* **Material**
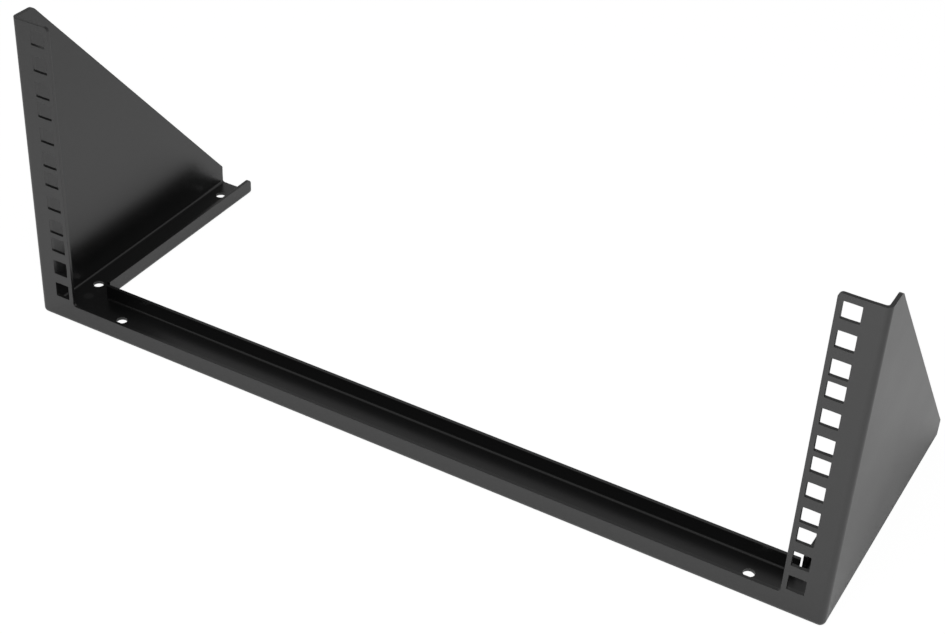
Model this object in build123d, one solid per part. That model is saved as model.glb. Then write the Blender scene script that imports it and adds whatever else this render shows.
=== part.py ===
"""Wall mount open frame rack for equipment 19 inches wide, four rack units high.

One folded sheet of steel: two posts with square holes, a low front strip between them,
a side plate with a sloped top behind each post, and an open floor with upturned lips.
X runs along the width, Y runs back and Z runs up. All sizes are in millimetres.
The sheet is made with its front face at Y 0, and then moved so that the origin is
on the underside of the floor, below the middle of the whole frame.
"""
import os

from build123d import *

# Sheet and its bends
sheet_thickness = 2.0
inside_bend_radius = 1.5

# Rack standard
unit_count = 4
holes_per_unit = 3
hole_column_spacing = 465.1
square_hole_side = 9.5
unit_edge_to_hole = 6.35
hole_pitch = 15.875

# Posts
hole_to_inner_edge = 2.8
hole_to_side_face = 12.7
post_top_margin = 2.2

# Floor, front strip and lips
overall_depth = 180.0
strip_height = 13.2
strip_clearance = 1.8
lip_height = 11.4
channel_depth = 31.5
side_lip_gap = 2.0
channel_lip_gap = 0.5

# Side plates
side_top_length = 16.0
side_rear_height = 13.5

# Cut corners of the sheet
post_corner_radius = 2.5
strip_corner_radius = 1.5
side_top_radius = 5.0
side_rear_radius = 1.5
lip_rear_radius = 3.0
lip_corner_radius = 0.4

# Screw holes in the floor
screw_hole_diameter = 6.5
channel_screw_inset = 22.0
channel_screw_setback = 16.5
flange_screw_inset = 11.0
flange_screw_gap = 7.5
flange_screw_rear_margin = 15.0

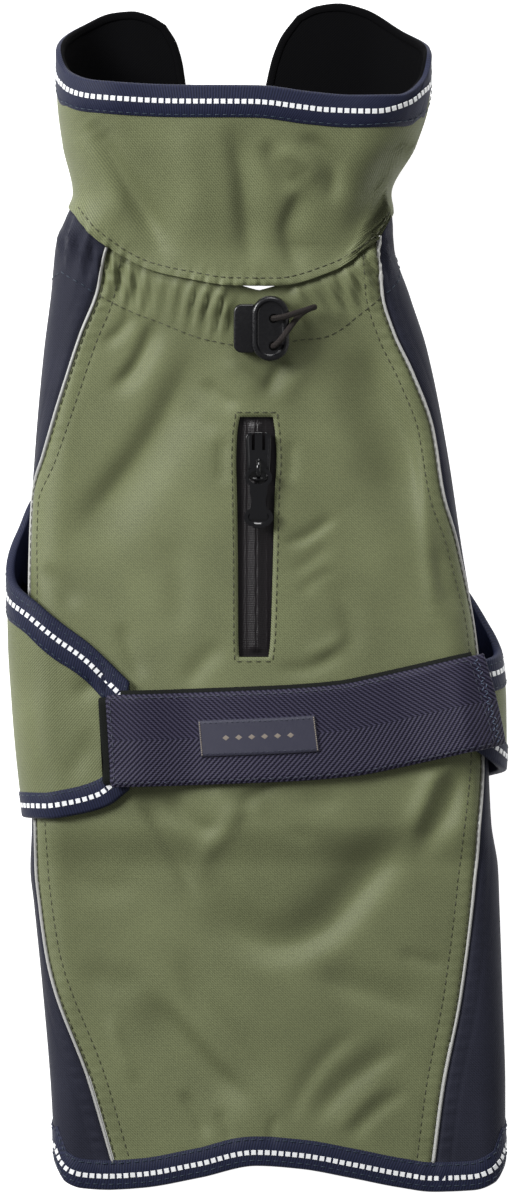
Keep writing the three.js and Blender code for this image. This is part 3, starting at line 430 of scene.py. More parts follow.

* **Task details**
Your task is to repeat every line exactly.

* **Correct response**
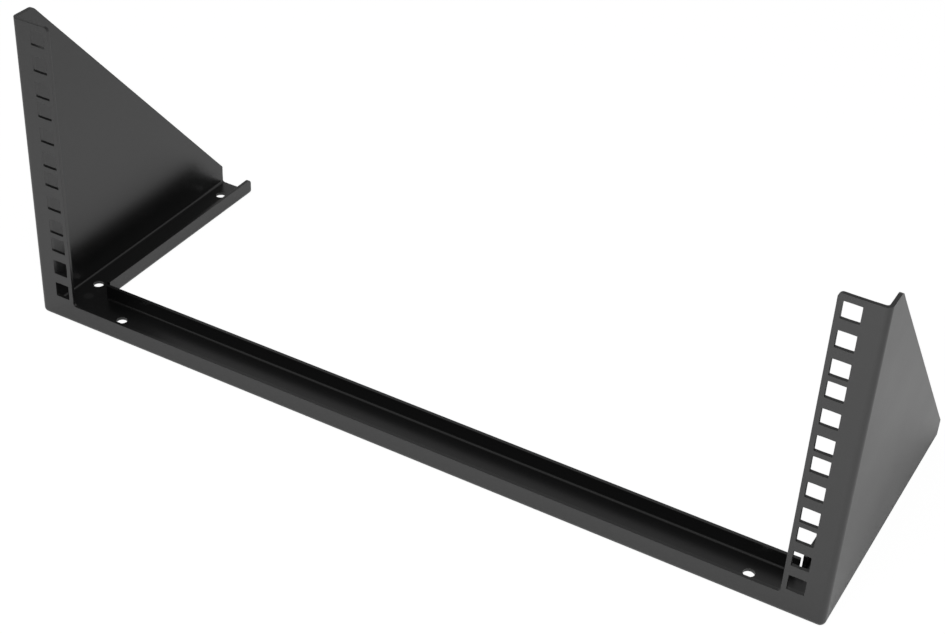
Model this object in build123d, one solid per part. That model is saved as model.glb. Then write the Blender scene script that imports it and adds whatever else this render shows.
=== part.py ===
"""Wall mount open frame rack for equipment 19 inches wide, four rack units high.

One folded sheet of steel: two posts with square holes, a low front strip between them,
a side plate with a sloped top behind each post, and an open floor with upturned lips.
X runs along the width, Y runs back and Z runs up. All sizes are in millimetres.
The sheet is made with its front face at Y 0, and then moved so that the origin is
on the underside of the floor, below the middle of the whole frame.
"""
import os

from build123d import *

# Sheet and its bends
sheet_thickness = 2.0
inside_bend_radius = 1.5

# Rack standard
unit_count = 4
holes_per_unit = 3
hole_column_spacing = 465.1
square_hole_side = 9.5
unit_edge_to_hole = 6.35
hole_pitch = 15.875

# Posts
hole_to_inner_edge = 2.8
hole_to_side_face = 12.7
post_top_margin = 2.2

# Floor, front strip and lips
overall_depth = 180.0
strip_height = 13.2
strip_clearance = 1.8
lip_height = 11.4
channel_depth = 31.5
side_lip_gap = 2.0
channel_lip_gap = 0.5

# Side plates
side_top_length = 16.0
side_rear_height = 13.5

# Cut corners of the sheet
post_corner_radius = 2.5
strip_corner_radius = 1.5
side_top_radius = 5.0
side_rear_radius = 1.5
lip_rear_radius = 3.0
lip_corner_radius = 0.4

# Screw holes in the floor
screw_hole_diameter = 6.5
channel_screw_inset = 22.0
channel_screw_setback = 16.5
flange_screw_inset = 11.0
flange_screw_gap = 7.5
flange_screw_rear_margin = 15.0

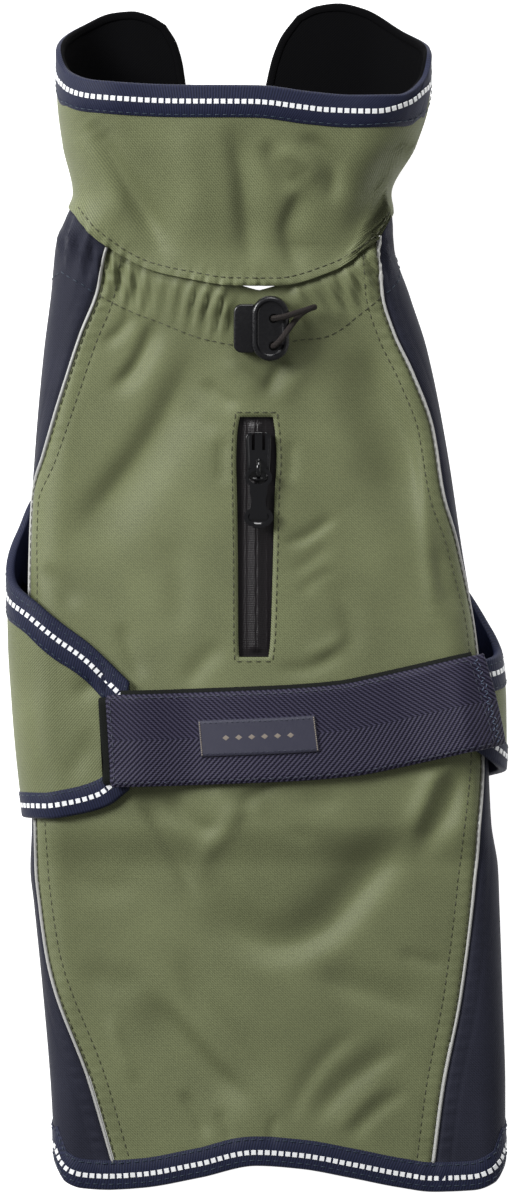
Keep writing the three.js and Blender code for this image. This is part 3, starting at line 430 of scene.py. More parts follow.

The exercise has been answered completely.